The sedimentary structures within the rocks, such as bedding and cross-bedding, can be seen today in oozes forming on the sea floor; in sand-dunes; in ripples caused by tidal action, and so forth. Again, consideration of these structures will allow us to make the deduction, not merely that the rock is sedimentary, but also about the method of its deposition; if, for example, we find sedimentary structures such as can only be formed by tidal action, we are forced to infer that we are looking at lithified nearshore sediments.

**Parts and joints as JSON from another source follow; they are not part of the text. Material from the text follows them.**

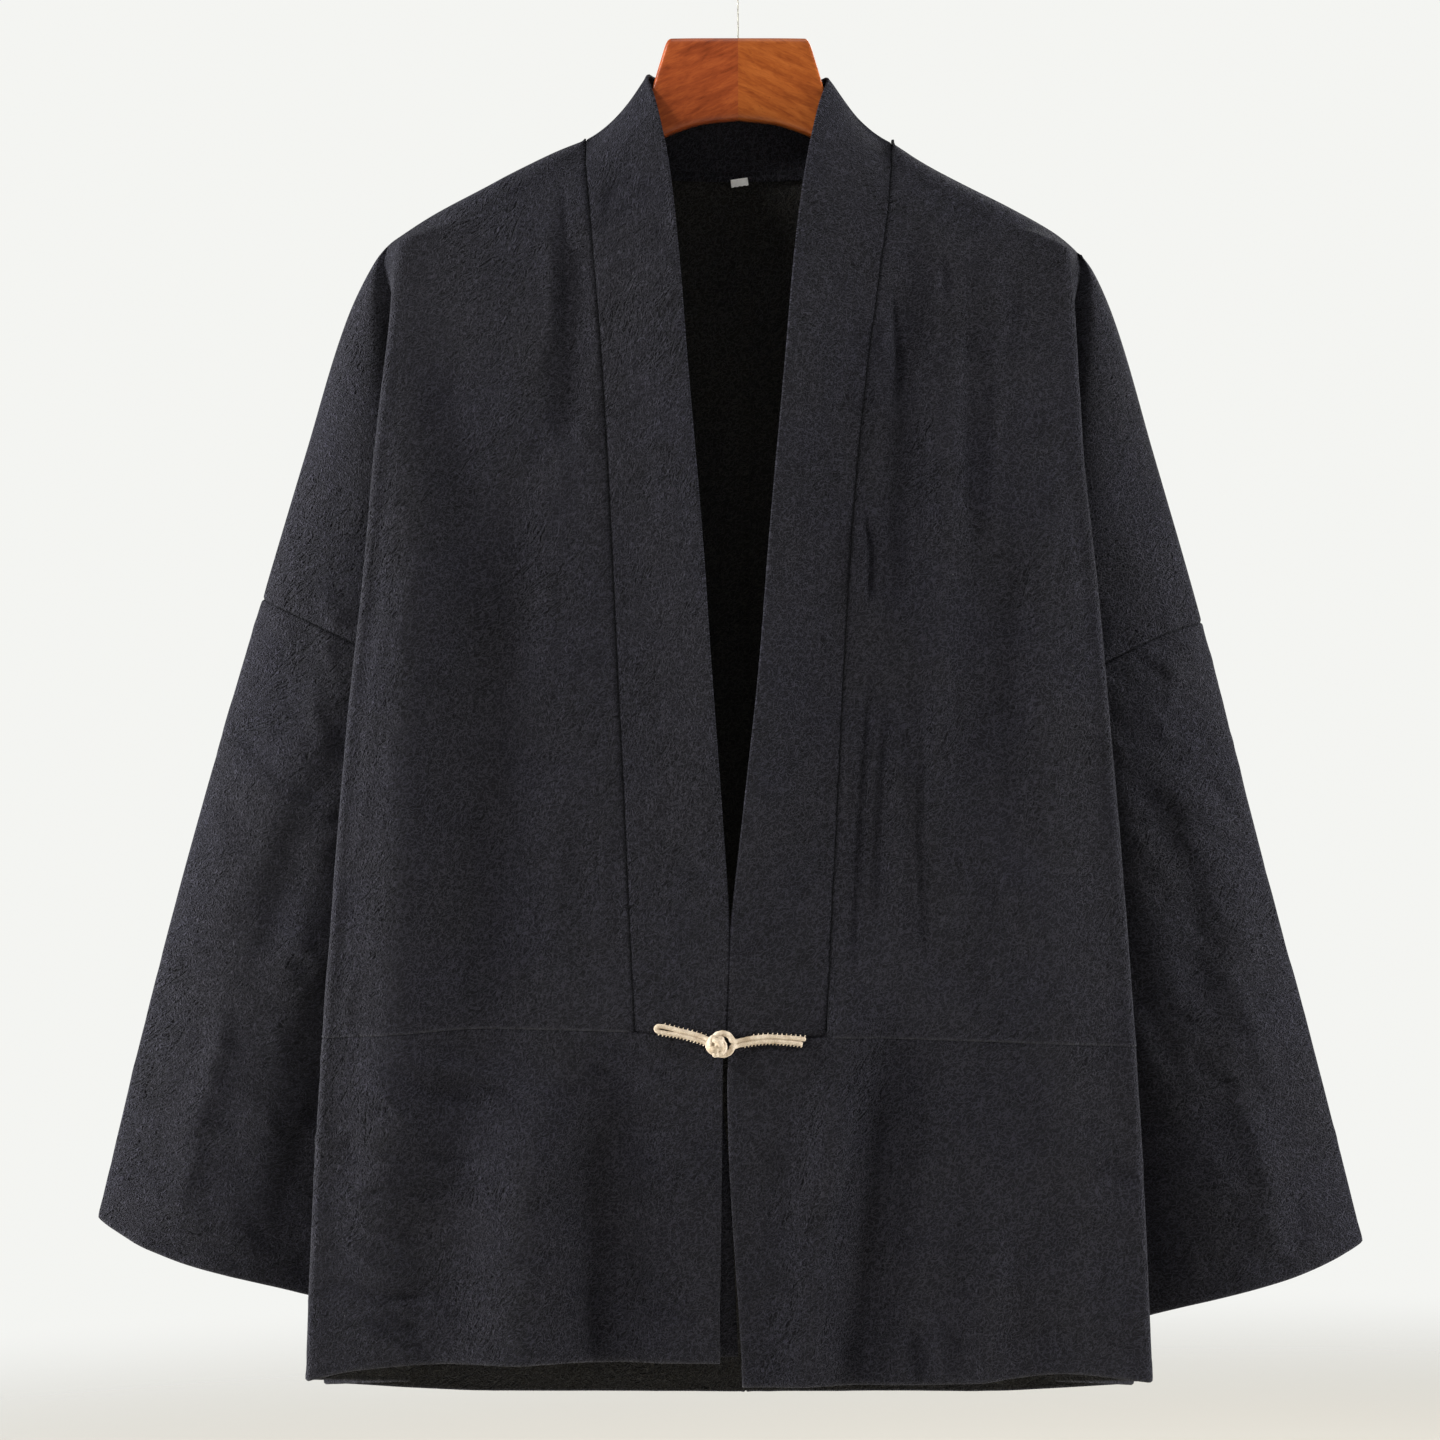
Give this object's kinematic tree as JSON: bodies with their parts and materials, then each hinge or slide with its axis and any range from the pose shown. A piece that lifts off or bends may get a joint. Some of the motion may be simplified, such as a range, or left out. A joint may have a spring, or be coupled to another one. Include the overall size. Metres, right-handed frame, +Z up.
{
  "type": "tang suit jacket on a hanger",
  "caption": "Open-front crinkled cloth jacket with wide sleeves, a band round the neck and a cord frog at the waist, hanging flat on a wooden hanger from a wire.",
  "frame": {"origin": "inside top of the wire's eye, where the hanger hangs from a hook or nail", "axes": "+Z up, +X towards the wearer's left, +Y from the front of the jacket to its back"},
  "size_m": [0.759, 0.1397, 0.8618],
  "materials": {
    "jacket_cloth": "matt crinkled cotton and linen cloth, charcoal with a touch of navy",
    "frog_cord": "matt beige cotton cord, hand stitched",
    "tab_cloth": "white woven tape",
    "wood_right": "varnished red-brown wood",
    "wood_left": "varnished orange-brown wood",
    "wire_steel": "thin bright wire"
  },
  "bodies": {
    "root": {"front_right": "jacket_cloth", "front_left": "jacket_cloth", "lower_front_right": "jacket_cloth", "lower_front_left": "jacket_cloth", "back_right": "jacket_cloth", "back_left": "jacket_cloth", "sleeve_right": "jacket_cloth", "sleeve_left": "jacket_cloth", "front_band": "jacket_cloth", "front_facing": "jacket_cloth", "frog_knot": "frog_cord", "frog_knot_tail": "frog_cord", "frog_loop": "frog_cord", "size_tab": "tab_cloth", "hanger_right": "wood_right", "hanger_left": "wood_left", "hang_wire": "wire_steel", "hang_loop": "wire_steel"}
  },
  "joints": []
}
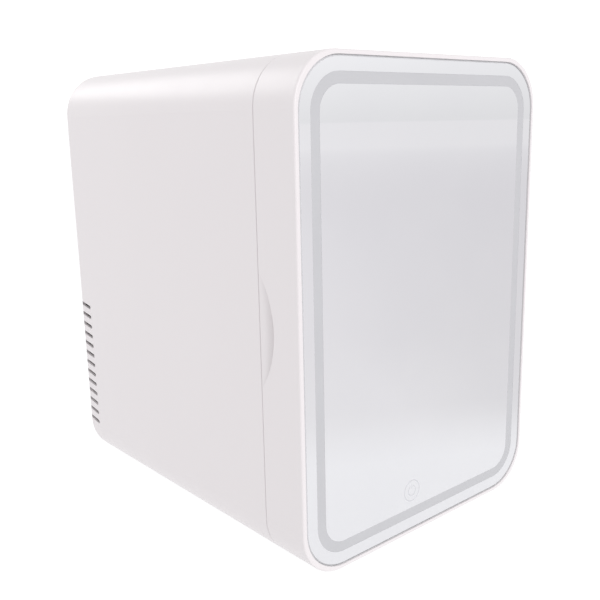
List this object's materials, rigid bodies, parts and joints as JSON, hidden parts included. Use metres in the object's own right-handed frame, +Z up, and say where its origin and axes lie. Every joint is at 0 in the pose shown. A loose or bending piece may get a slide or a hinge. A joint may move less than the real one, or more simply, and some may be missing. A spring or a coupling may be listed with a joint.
{
  "type": "mini fridge",
  "caption": "Small thermoelectric fridge: a rounded white box with a mirrored, back-lit hinged door, a sliding shelf and a door bin.",
  "frame": {"origin": "middle of the whole object's box, on the surface that the feet stand on", "axes": "+Z up, the door faces -Y, the hinges are on the +X side"},
  "size_m": [0.2446, 0.299, 0.34],
  "materials": {
    "shell_white": "moulded ABS, satin gloss, warm white",
    "liner_white": "vacuum-formed liner plastic, white",
    "mirror": "silvered glass",
    "frosted": "frosted, back-lit diffuser",
    "touch_mark": "frosted touch mark",
    "rubber": "soft light grey rubber",
    "foam": "rigid polyurethane foam, cream",
    "aluminium": "extruded, clear anodised",
    "steel": "zinc-plated",
    "hinge": "white powder coat",
    "ceramic": "alumina plates",
    "black_plastic": "moulded, fine spark texture",
    "board": "glass-epoxy board, green solder mask",
    "components": "dark component bodies",
    "lamp": "surface-mount lamp",
    "brass": "plain",
    "wire": "PVC wire insulation",
    "magnet": "bonded ferrite strip",
    "clear_plastic": "translucent tray"
  },
  "bodies": {
    "cabinet": {"outer_shell": "shell_white", "rear_cover": "shell_white", "inner_liner": "liner_white", "front_frame": "liner_white", "inner_fan_cover": "liner_white", "foot_front_left": "rubber", "foot_rear_left": "rubber", "foot_front_right": "rubber", "foot_rear_right": "rubber", "module_gasket": "rubber", "insulation_foam": "foam", "hot_heat_sink": "aluminium", "cold_heat_sink": "aluminium", "cold_block": "aluminium", "rear_cover_screws": "steel", "clamp_screws": "steel", "hot_fan_screws": "steel", "inner_cover_screws": "steel", "cabinet_hinge_screws": "steel", "hinge_pins": "steel", "board_standoffs": "steel", "cabinet_hinge_leaf_bottom": "hinge", "cabinet_hinge_leaf_top": "hinge", "peltier_module": "ceramic", "hot_fan_frame": "black_plastic", "cold_fan_frame": "black_plastic", "ac_inlet": "black_plastic", "dc_jack": "black_plastic", "switch_housing": "black_plastic", "power_board": "board", "transformer": "components", "capacitors": "components", "board_sockets": "components", "ac_pins": "brass", "dc_pin": "brass", "hot_fan_bush": "brass", "cold_fan_bush": "brass", "fan_leads": "wire", "module_leads": "wire", "inlet_leads": "wire"},
    "door": {"door_shell": "shell_white", "mirror_glass": "mirror", "frosted_light_band": "frosted", "touch_mark": "touch_mark", "led_strip": "board", "led_lamps": "lamp", "touch_board": "board", "door_foam": "foam", "door_inner_panel": "liner_white", "door_panel_screws": "steel", "door_gasket": "rubber", "gasket_magnet": "magnet", "door_hinge_leaf_bottom": "hinge", "door_hinge_leaf_top": "hinge", "door_hinge_screws": "steel"},
    "shelf": {"shelf": "liner_white"},
    "hot_fan_rotor": {"hot_fan_rotor": "black_plastic"},
    "cold_fan_rotor": {"cold_fan_rotor": "black_plastic"},
    "mode_rocker": {"mode_rocker": "black_plastic"},
    "door_bin": {"door_bin": "clear_plastic"}
  },
  "joints": [
    {"name": "door_hinge", "type": "hinge", "parent": "cabinet", "child": "door", "pos_m": [0.1191, -0.11095, 0.1715], "axis": [0, 0, 1], "range_deg": [0, 120]},
    {"name": "door_bin_lift", "type": "slide", "parent": "door", "child": "door_bin", "axis": [0, 0, 1], "range_m": [0, 0.042]},
    {"name": "shelf_slide", "type": "slide", "parent": "cabinet", "child": "shelf", "axis": [0, -1, 0], "range_m": [0, 0.008]},
    {"name": "hot_fan_spin", "type": "hinge", "parent": "cabinet", "child": "hot_fan_rotor", "pos_m": [-0.0033, 0.1285, 0.095], "axis": [0, 1, 0], "continuous": true},
    {"name": "cold_fan_spin", "type": "hinge", "parent": "cabinet", "child": "cold_fan_rotor", "pos_m": [-0.0033, 0.0465, 0.095], "axis": [0, 1, 0], "continuous": true},
    {"name": "mode_switch_rock", "type": "hinge", "parent": "cabinet", "child": "mode_rocker", "pos_m": [0.0347, 0.1411, 0.19], "axis": [0, 0, 1], "range_deg": [-10, 10]}
  ]
}
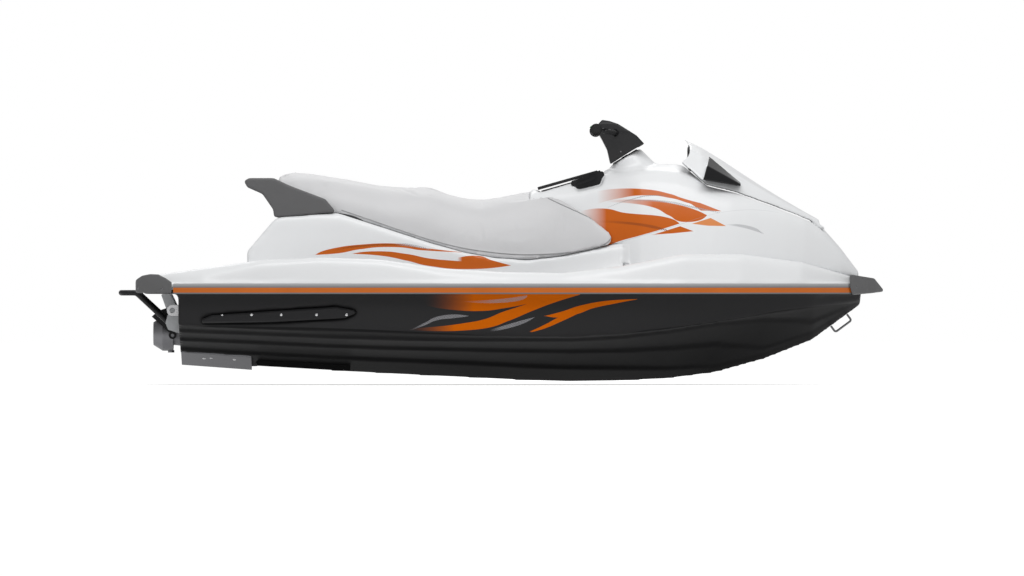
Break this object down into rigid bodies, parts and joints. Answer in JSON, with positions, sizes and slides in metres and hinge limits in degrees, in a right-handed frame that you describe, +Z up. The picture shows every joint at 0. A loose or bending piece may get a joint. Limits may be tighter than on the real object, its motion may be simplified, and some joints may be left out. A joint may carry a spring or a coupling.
{
  "type": "personal watercraft",
  "caption": "Three-seat personal watercraft with a jet pump, turning handlebar and nozzle, lifting hood, reverse gate and folding boarding step.",
  "frame": {"origin": "on the centreline at the waterline, below the front of the saddle", "axes": "+X to the bow, +Y to port, +Z up"},
  "size_m": [3.2909, 1.1768, 1.128],
  "materials": {
    "hull_gelcoat": "gloss",
    "deck_gelcoat": "gloss",
    "seat_cover": "soft grain",
    "rail_rubber": "satin",
    "accent": "gloss",
    "bumper_rubber": "satin",
    "trim_plastic": "grained",
    "grip_rubber": "matte",
    "mat_foam": "ribbed",
    "cast_metal": "cast",
    "stainless": "brushed",
    "engine_metal": "matt",
    "mirror_silver": "polished"
  },
  "bodies": {
    "craft": {"hull": "hull_gelcoat", "deck": "deck_gelcoat", "cowl": "deck_gelcoat", "seat": "seat_cover", "grab_handle": "trim_plastic", "glove_box": "trim_plastic", "glove_hinge_pin": "stainless", "hood_hinge_pin": "stainless", "storage_bin": "trim_plastic", "engine_block": "engine_metal", "rail_port": "rail_rubber", "rail_starboard": "rail_rubber", "stripe_port": "accent", "stripe_starboard": "accent", "bow_bumper": "bumper_rubber", "bow_eye": "stainless", "stern_corner_port": "bumper_rubber", "stern_corner_starboard": "bumper_rubber", "stern_eye_port": "stainless", "stern_eye_starboard": "stainless", "footwell_mat_port": "mat_foam", "footwell_mat_starboard": "mat_foam", "boarding_mat": "mat_foam", "sponson_port": "trim_plastic", "sponson_starboard": "trim_plastic", "ride_plate": "cast_metal", "intake_grate": "cast_metal", "jet_pump": "cast_metal", "discharge_nozzle": "cast_metal", "step_bracket_port": "cast_metal", "step_bracket_starboard": "cast_metal", "shift_panel": "trim_plastic", "shift_lever": "trim_plastic", "fuel_cap": "trim_plastic"},
    "hood_body": {"hood": "deck_gelcoat", "meter_panel": "trim_plastic", "mirror_port": "trim_plastic", "mirror_starboard": "trim_plastic", "mirror_glass_port": "mirror_silver", "mirror_glass_starboard": "mirror_silver"},
    "steering_bars": {"handlebar": "stainless", "steering_column": "stainless", "handlebar_cover": "trim_plastic", "grip_port": "grip_rubber", "grip_starboard": "grip_rubber", "throttle_lever": "trim_plastic", "switch_housing": "trim_plastic"},
    "glove_lid_body": {"glove_lid": "deck_gelcoat"},
    "nozzle_body": {"steering_nozzle": "cast_metal"},
    "gate_body": {"reverse_gate": "trim_plastic"},
    "step_body": {"boarding_step": "trim_plastic"},
    "impeller_body": {"impeller": "stainless"}
  },
  "joints": [
    {"name": "hood_hinge", "type": "hinge", "parent": "craft", "child": "hood_body", "pos_m": [1.43134, 0, 0.43437], "axis": [0, 1, 0], "range_deg": [0, 45]},
    {"name": "steering", "type": "hinge", "parent": "craft", "child": "steering_bars", "pos_m": [0.5819, 0, 0.74098], "axis": [-0.515, 0, 0.8572], "range_deg": [-25, 25]},
    {"name": "nozzle_turn", "type": "hinge", "parent": "craft", "child": "nozzle_body", "pos_m": [-1.37425, 0, -0.01996], "axis": [0, 0, 1], "range_deg": [-22.6, 22.6]},
    {"name": "gate_swing", "type": "hinge", "parent": "craft", "child": "gate_body", "pos_m": [-1.36587, 0, -0.02697], "axis": [0, -1, 0], "range_deg": [0, 69]},
    {"name": "step_fold", "type": "hinge", "parent": "craft", "child": "step_body", "pos_m": [-1.37006, 0, 0.01703], "axis": [0, -1, 0], "range_deg": [0, 100], "stiffness_Nm_per_rad": 0.12, "springref_deg": -68.75},
    {"name": "impeller_spin", "type": "hinge", "parent": "craft", "child": "impeller_body", "pos_m": [-1.1, 0, -0.01996], "axis": [1, 0, 0], "continuous": true},
    {"name": "glove_lid_hinge", "type": "hinge", "parent": "craft", "child": "glove_lid_body", "pos_m": [0.47746, 0, 0.67154], "axis": [0, 1, 0], "range_deg": [0, 60]}
  ],
  "couplings": [
    {"joint": "nozzle_turn", "follows": "steering", "ratio": -0.9}
  ]
}
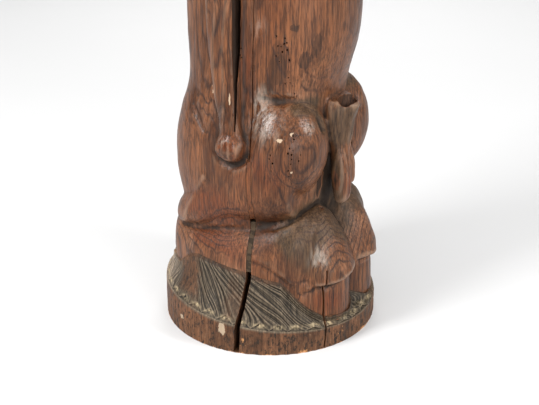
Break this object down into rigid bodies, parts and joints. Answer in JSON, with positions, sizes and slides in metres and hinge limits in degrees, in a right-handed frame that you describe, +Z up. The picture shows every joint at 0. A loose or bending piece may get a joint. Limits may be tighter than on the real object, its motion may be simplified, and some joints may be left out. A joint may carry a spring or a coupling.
{
  "type": "carved wooden tiki figure",
  "caption": "Kneeling tiki figure on a round grass-carved base, cut from one hardwood log, with a spline and a filler strip let into its drying check.",
  "frame": {"origin": "on the floor, under the centre of the round base", "axes": "+Z up; the figure faces -Y and its left side is +X"},
  "size_m": [0.2496, 0.2495, 0.8],
  "materials": {
    "carved_log": "dark-stained, waxed hardwood, rubbed to bare red-brown on the high spots",
    "check_spline": "strip of the same hardwood, stained with the figure",
    "check_filler": "matt grey-brown sawdust filler"
  },
  "bodies": {
    "root": {"carved_log": "carved_log", "check_spline": "check_spline", "check_filler": "check_filler"}
  },
  "joints": []
}
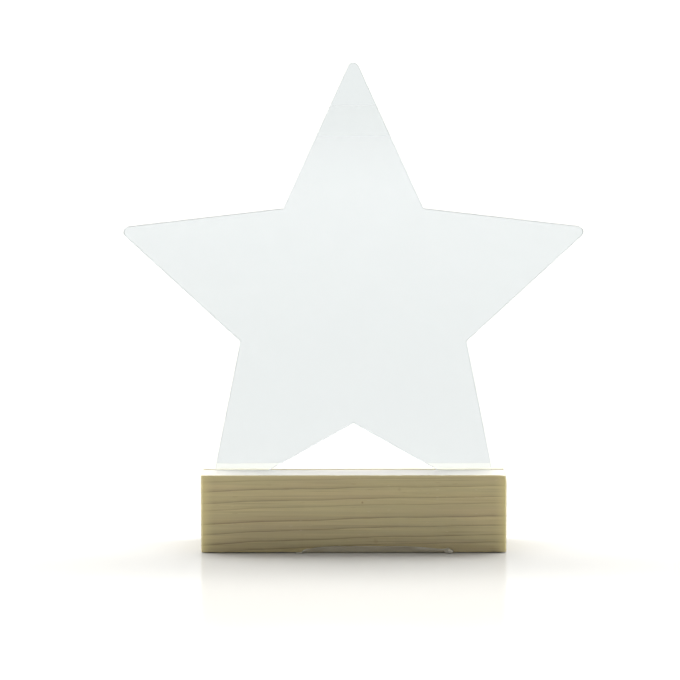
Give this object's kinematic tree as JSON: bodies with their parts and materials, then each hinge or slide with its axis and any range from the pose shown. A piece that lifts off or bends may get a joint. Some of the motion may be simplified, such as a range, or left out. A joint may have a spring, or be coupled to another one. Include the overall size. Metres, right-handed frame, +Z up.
{
  "type": "star trophy",
  "caption": "Clear star-shaped plate that stands upright in a groove along a low pine base block, on a clear grip film; the plate lifts out.",
  "frame": {"origin": "on the surface that the trophy stands on, under the middle of the base block", "axes": "+X along the base, to the right seen from the front; +Y from the front to the back, square to the star plate; +Z up"},
  "size_m": [0.1826, 0.0405, 0.1928],
  "materials": {
    "pine": "matte",
    "clear_acrylic": "polished",
    "clear_film": "satin"
  },
  "bodies": {
    "base": {"base_block": "pine", "grip_film": "clear_film"},
    "star": {"star_plate": "clear_acrylic"}
  },
  "joints": [
    {"name": "star_lift", "type": "slide", "parent": "base", "child": "star", "axis": [0, 0, 1], "range_m": [0, 0.03]}
  ]
}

Also, we may observe the topographic patterns of deposition. For example, when we see sedimentary rocks which because of their structures and fossils we identify as terrestrial (i.e. associated with the land) divided from sedimentary rocks which because of their structures and fossils we associate with the sea by a long thin strip of sedimentary rocks which because of their structures and fossils we associate with the nearshore, then this observation confirms our identification of the rocks as being terrestrial, marine, and nearshore rocks. If, on the other hand, we found alternating bands of marine and nearshore rocks, this would tend to falsify our theories. The fact that the topography of sediments is always consistent with our theories is therefore a point in favor of their correctness.
So the conclusion that sedimentary rocks are, indeed, sedimentary in origin, is a safe one; and we are certainly not without clues as to the manner of their deposition.
Note on vocabulary
Conglomerates and breccias are sometimes called rudaceous rocks; sandstones are sometimes called arenaceous rocks or arenites; and mudrocks are sometimes called argillaceous rocks.
The rocks which we have called clastic are sometimes called detrital.
As usual, I shall employ a consistent vocabulary in this text; these terms have only been supplied for the benefit of the reader who wishes to pursue a course of further reading.